Set down, exactly as written, only the lines starting with the one that holds "Continue the build123d" and ending with the one that holds "return rack_side(Pos(middle, RACK_BED".
##### Input for this task #####
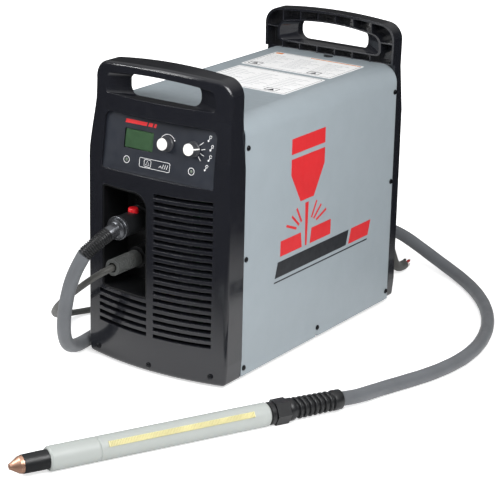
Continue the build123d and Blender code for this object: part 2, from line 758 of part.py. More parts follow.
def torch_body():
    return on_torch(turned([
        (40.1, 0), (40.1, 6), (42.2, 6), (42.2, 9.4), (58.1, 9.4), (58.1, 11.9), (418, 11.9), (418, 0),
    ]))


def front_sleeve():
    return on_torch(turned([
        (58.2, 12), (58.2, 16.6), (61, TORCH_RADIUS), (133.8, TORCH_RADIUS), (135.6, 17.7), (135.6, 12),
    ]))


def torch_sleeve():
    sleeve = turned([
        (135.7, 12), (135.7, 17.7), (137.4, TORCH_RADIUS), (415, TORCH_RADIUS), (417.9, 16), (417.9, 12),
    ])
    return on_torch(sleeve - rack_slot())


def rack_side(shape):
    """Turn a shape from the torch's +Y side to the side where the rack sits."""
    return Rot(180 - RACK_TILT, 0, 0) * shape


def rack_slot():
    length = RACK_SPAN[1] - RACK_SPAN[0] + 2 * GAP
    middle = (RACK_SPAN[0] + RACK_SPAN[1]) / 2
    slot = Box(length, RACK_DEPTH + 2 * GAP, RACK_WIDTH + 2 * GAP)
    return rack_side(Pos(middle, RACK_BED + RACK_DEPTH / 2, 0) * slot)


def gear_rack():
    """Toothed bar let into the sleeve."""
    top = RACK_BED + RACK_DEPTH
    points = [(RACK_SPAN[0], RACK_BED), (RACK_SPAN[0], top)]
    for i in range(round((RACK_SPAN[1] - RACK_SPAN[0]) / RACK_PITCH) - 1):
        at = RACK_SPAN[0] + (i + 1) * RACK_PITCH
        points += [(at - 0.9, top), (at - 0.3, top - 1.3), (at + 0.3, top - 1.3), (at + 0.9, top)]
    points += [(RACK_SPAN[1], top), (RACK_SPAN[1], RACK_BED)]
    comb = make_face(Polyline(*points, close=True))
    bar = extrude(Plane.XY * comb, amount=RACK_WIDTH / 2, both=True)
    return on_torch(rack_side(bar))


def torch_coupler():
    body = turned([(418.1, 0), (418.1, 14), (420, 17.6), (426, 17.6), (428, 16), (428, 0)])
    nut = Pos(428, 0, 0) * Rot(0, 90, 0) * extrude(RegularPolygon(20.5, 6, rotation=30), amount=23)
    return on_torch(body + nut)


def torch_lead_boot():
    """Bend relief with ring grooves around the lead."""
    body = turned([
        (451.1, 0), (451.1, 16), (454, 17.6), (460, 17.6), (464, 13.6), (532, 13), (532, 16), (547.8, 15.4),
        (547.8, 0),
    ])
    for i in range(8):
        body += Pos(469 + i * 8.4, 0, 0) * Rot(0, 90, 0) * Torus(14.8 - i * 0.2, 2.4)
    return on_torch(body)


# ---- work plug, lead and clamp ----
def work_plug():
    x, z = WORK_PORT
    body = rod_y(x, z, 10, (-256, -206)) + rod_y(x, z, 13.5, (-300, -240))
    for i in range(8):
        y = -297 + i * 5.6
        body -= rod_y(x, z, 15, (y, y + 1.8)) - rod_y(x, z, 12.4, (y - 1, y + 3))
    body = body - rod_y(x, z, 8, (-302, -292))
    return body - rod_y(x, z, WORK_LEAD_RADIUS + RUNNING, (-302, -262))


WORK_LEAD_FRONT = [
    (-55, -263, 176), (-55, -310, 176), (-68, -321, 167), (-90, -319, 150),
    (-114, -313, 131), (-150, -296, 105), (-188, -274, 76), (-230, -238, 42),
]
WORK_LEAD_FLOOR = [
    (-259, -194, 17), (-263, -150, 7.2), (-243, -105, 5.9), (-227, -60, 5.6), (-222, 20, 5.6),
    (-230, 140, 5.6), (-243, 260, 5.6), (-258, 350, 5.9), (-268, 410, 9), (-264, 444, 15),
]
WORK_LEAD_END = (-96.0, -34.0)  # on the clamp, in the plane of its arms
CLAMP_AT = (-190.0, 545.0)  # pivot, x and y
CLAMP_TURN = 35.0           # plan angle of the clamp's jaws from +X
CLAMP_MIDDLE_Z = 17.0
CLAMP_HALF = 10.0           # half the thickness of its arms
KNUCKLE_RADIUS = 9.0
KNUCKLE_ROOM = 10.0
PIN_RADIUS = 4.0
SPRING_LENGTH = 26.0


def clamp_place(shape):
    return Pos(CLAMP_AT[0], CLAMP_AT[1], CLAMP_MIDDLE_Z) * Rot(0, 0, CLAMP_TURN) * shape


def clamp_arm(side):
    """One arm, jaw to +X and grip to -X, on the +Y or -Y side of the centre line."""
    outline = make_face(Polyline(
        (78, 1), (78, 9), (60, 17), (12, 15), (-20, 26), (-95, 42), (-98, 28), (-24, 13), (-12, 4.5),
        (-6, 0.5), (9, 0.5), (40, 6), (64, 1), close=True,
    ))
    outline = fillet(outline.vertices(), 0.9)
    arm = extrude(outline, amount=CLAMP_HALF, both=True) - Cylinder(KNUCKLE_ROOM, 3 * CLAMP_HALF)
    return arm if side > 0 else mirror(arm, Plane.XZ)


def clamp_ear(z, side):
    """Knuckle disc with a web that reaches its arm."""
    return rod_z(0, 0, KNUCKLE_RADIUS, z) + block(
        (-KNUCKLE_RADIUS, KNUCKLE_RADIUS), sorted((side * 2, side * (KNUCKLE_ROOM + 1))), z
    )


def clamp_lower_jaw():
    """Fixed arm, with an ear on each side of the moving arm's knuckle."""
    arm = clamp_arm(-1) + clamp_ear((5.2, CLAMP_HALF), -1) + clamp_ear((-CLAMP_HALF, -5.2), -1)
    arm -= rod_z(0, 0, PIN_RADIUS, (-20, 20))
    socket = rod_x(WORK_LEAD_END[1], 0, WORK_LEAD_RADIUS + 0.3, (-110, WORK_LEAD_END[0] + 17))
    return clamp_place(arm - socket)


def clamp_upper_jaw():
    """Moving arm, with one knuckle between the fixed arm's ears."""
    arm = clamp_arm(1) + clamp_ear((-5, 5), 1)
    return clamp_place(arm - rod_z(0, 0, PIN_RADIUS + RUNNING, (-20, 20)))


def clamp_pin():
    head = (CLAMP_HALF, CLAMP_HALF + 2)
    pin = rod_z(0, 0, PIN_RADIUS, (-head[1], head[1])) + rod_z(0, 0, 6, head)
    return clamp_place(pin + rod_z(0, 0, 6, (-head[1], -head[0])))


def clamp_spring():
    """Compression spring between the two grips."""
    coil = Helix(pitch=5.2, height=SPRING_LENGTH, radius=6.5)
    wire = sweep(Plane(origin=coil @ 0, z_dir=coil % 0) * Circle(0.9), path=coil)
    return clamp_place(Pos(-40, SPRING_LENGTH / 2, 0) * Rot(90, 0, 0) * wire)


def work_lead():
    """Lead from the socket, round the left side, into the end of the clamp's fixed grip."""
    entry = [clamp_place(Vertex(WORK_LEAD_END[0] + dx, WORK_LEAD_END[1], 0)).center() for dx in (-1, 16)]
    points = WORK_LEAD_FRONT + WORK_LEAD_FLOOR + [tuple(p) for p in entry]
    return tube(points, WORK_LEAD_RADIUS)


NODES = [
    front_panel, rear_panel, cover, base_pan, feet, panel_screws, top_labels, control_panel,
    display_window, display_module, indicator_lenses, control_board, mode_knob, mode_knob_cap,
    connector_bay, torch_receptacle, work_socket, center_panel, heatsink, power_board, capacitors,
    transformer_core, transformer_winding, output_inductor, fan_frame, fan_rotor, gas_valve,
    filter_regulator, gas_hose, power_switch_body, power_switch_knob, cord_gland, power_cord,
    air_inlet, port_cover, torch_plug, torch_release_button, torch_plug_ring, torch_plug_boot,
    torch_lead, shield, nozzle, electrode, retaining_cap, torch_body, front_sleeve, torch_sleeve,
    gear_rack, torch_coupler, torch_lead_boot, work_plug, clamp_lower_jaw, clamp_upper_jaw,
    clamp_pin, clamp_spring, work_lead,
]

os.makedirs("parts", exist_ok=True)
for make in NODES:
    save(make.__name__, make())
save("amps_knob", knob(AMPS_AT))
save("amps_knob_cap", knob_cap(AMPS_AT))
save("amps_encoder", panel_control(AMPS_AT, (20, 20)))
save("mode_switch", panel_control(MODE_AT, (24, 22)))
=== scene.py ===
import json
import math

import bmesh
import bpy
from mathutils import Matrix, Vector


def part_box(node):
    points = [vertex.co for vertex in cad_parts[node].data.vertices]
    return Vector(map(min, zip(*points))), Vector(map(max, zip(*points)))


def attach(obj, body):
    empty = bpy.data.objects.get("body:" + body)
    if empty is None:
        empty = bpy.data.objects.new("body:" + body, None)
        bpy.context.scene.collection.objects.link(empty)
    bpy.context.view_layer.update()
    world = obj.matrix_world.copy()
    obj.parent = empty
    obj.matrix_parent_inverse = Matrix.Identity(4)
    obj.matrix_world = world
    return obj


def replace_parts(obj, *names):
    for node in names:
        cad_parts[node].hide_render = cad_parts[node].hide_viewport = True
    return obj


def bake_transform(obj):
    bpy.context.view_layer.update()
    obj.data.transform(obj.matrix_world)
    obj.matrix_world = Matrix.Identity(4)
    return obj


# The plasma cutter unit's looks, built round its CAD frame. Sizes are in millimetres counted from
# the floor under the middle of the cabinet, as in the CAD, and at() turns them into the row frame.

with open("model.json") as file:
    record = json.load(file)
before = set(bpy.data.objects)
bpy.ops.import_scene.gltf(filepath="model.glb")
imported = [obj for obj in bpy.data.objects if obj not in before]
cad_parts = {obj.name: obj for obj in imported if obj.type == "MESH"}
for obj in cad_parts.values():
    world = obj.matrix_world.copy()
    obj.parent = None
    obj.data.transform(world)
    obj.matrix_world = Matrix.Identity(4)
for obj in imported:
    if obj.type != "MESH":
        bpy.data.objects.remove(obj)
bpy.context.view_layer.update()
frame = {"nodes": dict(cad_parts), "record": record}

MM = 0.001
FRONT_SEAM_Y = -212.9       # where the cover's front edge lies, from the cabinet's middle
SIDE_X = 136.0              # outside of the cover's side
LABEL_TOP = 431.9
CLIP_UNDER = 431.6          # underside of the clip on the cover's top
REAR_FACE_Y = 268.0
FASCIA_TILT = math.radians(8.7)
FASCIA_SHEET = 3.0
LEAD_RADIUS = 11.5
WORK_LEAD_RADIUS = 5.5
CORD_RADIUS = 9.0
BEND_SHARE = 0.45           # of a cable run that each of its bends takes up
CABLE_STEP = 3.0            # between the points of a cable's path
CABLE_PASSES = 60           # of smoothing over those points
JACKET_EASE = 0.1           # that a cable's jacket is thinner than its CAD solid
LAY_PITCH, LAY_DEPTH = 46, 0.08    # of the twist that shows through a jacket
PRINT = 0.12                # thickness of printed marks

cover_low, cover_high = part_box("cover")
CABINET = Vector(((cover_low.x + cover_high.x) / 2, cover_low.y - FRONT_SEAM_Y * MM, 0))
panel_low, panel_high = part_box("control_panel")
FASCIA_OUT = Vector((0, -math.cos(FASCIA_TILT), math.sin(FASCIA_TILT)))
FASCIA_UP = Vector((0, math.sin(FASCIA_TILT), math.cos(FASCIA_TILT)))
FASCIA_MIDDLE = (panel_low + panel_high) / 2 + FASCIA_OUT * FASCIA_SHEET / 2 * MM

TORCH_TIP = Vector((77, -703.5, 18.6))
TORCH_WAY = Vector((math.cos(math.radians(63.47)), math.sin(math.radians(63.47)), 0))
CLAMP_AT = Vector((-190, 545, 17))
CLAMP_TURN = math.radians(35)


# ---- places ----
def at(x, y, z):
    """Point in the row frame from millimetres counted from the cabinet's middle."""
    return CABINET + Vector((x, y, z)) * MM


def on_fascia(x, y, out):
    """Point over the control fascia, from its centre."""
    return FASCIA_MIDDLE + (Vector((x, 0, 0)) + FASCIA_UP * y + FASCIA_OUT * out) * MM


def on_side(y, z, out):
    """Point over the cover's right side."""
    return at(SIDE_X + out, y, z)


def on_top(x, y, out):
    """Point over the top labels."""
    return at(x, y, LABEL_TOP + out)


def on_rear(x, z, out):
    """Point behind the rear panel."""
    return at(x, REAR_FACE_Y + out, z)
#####
##### Input for this task #####
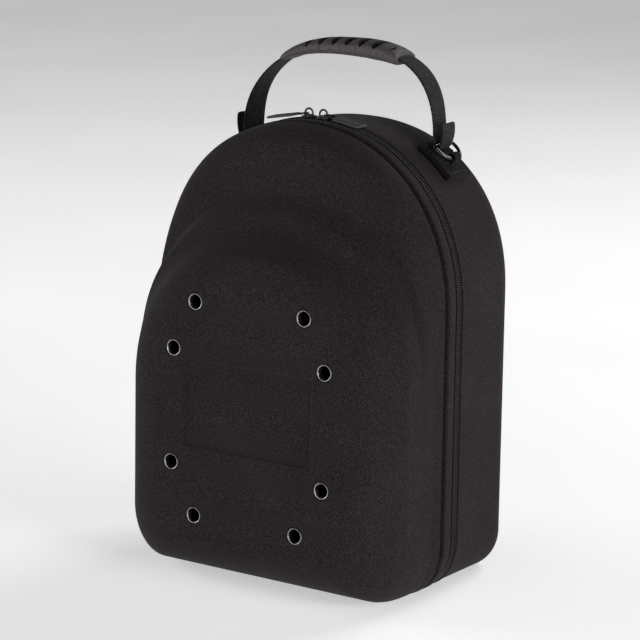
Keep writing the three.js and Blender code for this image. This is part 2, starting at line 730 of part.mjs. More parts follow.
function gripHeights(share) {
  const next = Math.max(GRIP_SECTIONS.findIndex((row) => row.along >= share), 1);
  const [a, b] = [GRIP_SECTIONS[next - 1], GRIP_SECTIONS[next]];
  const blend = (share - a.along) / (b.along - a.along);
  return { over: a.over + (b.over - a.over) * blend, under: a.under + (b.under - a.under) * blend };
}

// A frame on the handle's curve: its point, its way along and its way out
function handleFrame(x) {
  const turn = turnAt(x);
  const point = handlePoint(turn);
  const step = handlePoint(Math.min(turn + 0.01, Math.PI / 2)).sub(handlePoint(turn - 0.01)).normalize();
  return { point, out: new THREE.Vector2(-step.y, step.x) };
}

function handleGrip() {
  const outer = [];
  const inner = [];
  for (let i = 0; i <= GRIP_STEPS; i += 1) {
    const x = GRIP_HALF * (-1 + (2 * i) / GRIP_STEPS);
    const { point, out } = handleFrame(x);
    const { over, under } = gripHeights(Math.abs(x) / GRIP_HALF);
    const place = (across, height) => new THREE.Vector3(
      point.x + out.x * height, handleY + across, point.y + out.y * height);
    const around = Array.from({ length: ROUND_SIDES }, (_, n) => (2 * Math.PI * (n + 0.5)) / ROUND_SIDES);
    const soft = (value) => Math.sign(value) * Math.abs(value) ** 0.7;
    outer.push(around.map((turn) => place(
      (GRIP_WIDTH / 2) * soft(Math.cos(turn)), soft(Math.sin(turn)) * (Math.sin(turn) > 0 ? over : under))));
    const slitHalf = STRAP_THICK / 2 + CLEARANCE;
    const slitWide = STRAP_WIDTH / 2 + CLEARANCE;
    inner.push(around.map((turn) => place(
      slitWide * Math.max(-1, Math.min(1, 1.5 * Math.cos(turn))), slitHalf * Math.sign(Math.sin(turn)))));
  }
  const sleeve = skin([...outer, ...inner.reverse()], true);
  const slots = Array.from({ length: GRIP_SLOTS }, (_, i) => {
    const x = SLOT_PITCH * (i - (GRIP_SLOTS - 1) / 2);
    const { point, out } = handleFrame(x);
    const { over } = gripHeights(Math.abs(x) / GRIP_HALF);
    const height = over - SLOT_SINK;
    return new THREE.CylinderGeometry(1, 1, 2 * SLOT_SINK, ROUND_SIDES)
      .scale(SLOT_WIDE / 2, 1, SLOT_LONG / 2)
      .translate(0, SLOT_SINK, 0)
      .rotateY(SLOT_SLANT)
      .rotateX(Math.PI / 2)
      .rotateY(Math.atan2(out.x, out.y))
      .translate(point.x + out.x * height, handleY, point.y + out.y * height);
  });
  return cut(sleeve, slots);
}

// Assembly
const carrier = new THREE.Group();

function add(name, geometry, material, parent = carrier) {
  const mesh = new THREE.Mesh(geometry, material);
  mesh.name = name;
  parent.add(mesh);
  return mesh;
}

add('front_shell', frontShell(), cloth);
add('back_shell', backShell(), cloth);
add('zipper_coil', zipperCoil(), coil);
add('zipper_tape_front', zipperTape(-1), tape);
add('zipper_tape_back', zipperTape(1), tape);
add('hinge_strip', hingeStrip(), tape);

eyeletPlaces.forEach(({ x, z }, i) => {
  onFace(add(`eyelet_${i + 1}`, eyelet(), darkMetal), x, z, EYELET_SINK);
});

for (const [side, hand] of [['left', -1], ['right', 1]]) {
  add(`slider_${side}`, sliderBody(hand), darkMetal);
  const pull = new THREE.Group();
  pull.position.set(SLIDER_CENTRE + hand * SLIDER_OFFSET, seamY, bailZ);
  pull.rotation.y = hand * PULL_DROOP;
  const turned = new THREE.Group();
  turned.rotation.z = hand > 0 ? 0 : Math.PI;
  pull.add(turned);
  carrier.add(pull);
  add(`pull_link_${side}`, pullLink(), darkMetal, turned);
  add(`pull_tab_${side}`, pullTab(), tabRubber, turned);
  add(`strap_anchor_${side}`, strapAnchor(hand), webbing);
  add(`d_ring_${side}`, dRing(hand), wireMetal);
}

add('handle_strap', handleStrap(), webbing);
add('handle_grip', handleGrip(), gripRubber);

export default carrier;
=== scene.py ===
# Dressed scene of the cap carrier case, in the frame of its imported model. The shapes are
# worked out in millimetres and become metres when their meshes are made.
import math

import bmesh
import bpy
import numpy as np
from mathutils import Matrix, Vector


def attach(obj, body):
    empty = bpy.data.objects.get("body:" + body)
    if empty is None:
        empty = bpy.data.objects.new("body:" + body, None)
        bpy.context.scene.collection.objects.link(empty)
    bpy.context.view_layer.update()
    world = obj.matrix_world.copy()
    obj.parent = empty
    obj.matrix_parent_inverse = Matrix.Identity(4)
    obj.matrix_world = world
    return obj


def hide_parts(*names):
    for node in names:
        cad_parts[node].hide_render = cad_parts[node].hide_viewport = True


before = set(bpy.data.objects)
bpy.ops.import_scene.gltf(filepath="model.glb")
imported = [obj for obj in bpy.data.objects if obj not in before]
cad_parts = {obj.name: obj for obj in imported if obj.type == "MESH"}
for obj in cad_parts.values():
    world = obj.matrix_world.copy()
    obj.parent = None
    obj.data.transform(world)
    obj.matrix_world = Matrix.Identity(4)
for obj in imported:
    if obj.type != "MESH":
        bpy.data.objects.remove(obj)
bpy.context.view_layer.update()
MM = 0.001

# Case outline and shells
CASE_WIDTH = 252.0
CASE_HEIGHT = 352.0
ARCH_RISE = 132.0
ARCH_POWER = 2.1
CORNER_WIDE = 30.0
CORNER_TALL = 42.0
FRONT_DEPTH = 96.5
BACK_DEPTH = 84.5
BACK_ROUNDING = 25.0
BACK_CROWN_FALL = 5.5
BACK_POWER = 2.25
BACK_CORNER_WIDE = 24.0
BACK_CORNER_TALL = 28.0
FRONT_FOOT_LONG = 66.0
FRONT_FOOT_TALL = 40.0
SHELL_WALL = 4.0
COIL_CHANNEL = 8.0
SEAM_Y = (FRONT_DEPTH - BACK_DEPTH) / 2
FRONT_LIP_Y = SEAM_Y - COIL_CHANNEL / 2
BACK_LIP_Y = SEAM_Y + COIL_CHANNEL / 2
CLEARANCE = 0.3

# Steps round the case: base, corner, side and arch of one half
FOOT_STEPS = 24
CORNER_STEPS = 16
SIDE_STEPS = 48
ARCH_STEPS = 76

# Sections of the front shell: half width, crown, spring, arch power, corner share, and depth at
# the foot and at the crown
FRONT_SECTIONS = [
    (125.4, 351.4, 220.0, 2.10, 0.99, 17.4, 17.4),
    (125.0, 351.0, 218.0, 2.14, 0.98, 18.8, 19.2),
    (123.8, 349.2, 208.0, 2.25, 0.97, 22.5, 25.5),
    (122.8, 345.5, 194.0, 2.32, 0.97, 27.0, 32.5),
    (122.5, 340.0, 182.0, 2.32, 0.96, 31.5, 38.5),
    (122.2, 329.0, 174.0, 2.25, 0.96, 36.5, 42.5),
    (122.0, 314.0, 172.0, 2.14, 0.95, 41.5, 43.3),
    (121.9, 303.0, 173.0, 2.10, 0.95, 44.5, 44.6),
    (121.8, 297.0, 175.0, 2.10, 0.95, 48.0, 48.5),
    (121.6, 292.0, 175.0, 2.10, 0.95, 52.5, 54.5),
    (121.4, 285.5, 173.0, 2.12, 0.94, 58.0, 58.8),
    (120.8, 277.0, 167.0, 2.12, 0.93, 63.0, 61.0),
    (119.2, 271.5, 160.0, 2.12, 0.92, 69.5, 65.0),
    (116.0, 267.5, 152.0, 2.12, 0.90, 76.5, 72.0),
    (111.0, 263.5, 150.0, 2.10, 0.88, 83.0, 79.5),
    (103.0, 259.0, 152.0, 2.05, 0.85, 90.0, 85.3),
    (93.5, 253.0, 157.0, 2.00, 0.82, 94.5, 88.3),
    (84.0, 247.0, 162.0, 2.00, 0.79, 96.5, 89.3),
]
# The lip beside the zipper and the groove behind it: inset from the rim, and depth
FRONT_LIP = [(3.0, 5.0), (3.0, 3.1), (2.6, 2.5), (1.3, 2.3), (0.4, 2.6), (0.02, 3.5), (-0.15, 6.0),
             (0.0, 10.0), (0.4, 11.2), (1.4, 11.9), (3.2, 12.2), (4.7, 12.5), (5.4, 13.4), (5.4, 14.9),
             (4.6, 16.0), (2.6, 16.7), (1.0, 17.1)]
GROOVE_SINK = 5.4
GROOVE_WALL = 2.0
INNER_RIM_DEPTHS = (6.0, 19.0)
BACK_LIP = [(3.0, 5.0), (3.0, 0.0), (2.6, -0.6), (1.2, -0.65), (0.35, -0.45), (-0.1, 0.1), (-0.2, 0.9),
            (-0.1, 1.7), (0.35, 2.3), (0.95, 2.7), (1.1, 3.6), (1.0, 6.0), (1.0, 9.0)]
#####
Completed exercise:
Continue the build123d and Blender code for this object: part 2, from line 758 of part.py. More parts follow.
def torch_body():
    return on_torch(turned([
        (40.1, 0), (40.1, 6), (42.2, 6), (42.2, 9.4), (58.1, 9.4), (58.1, 11.9), (418, 11.9), (418, 0),
    ]))


def front_sleeve():
    return on_torch(turned([
        (58.2, 12), (58.2, 16.6), (61, TORCH_RADIUS), (133.8, TORCH_RADIUS), (135.6, 17.7), (135.6, 12),
    ]))


def torch_sleeve():
    sleeve = turned([
        (135.7, 12), (135.7, 17.7), (137.4, TORCH_RADIUS), (415, TORCH_RADIUS), (417.9, 16), (417.9, 12),
    ])
    return on_torch(sleeve - rack_slot())


def rack_side(shape):
    """Turn a shape from the torch's +Y side to the side where the rack sits."""
    return Rot(180 - RACK_TILT, 0, 0) * shape


def rack_slot():
    length = RACK_SPAN[1] - RACK_SPAN[0] + 2 * GAP
    middle = (RACK_SPAN[0] + RACK_SPAN[1]) / 2
    slot = Box(length, RACK_DEPTH + 2 * GAP, RACK_WIDTH + 2 * GAP)
    return rack_side(Pos(middle, RACK_BED + RACK_DEPTH / 2, 0) * slot)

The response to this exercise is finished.